Warning
This application no longer works as of bodhi-server 8.0.0 due to breaking changes to / removal of the OpenID authentication endpoint.
This crate contains rust bindings for the bodhi REST API as documented by the official API docs.
The crate is based on the fedora crate for authenticated session support,
which uses the reqwest
crate under the hood for making network
calls, and serde
for (de)serializing JSON and x-www-urlencoded
data.
The code makes some assumptions around the behaviour of bodhi servers. If those assumptions turn out to be wrong (either because the implementation is wrong, or because the server behaviour has changed), then that is considered a bug. Also, there have been instances where the schemas of responses and accepted requests has changed. If that's the case, then that's also a bug. If you encounter (de)serialization issues, please open a bug noting the bodhi server version, and paste the failure message (which should contain the reason for the (de)serialization failure, e.g. missing / renamed fields).
This library tries to do error handling where reasonable, but passes server- or network-related errors through to the caller. For example, when a bodhi server is under heavy load, it sometimes returns garbage responses with empty bodies. On the other hand, there might just be a persistent network issue that makes a server request fail or time out. These are not handled by the library, but are transparently wrapped and returned. If necessary, the request can be retried by the caller. This library only implements a simple retry logic for transient failures, not for persistent client or server issues.
However, the BodhiClient
only takes queries by reference, so retrying a query
does not even involve copying data, so this is very cheap.
- All
GET
requests are implemented, and all actual API responses should successfully deserialize. - All
POST
requests are implemented for creating and editing items, except for creating and editing releases.
Tests should pass for every commit that gets pushed to git. However, currently some tests either require internet access to check some assumptions for server behaviour, or require test data which is too big to be committed into git.

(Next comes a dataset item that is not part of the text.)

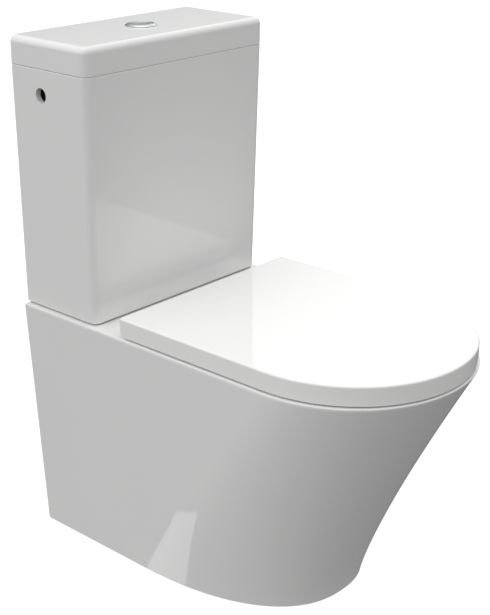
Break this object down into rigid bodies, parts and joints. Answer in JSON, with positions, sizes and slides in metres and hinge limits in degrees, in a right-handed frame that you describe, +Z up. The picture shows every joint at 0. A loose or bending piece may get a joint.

For this reason, the following feature flags determine which tests are compiled and run:
offline-tests
: tests able to run offline, without prerequisites (enabled by default)online-tests
: tests that require internet access (for checking bodhi server behavior)data-tests
: tests that require data files (data is not part of the git repository or published crates and needs to be downloaded separately, but the tests themselves can run offline)
The examples
directory contains a few example applications to test and
showcase some of the crate's functionality.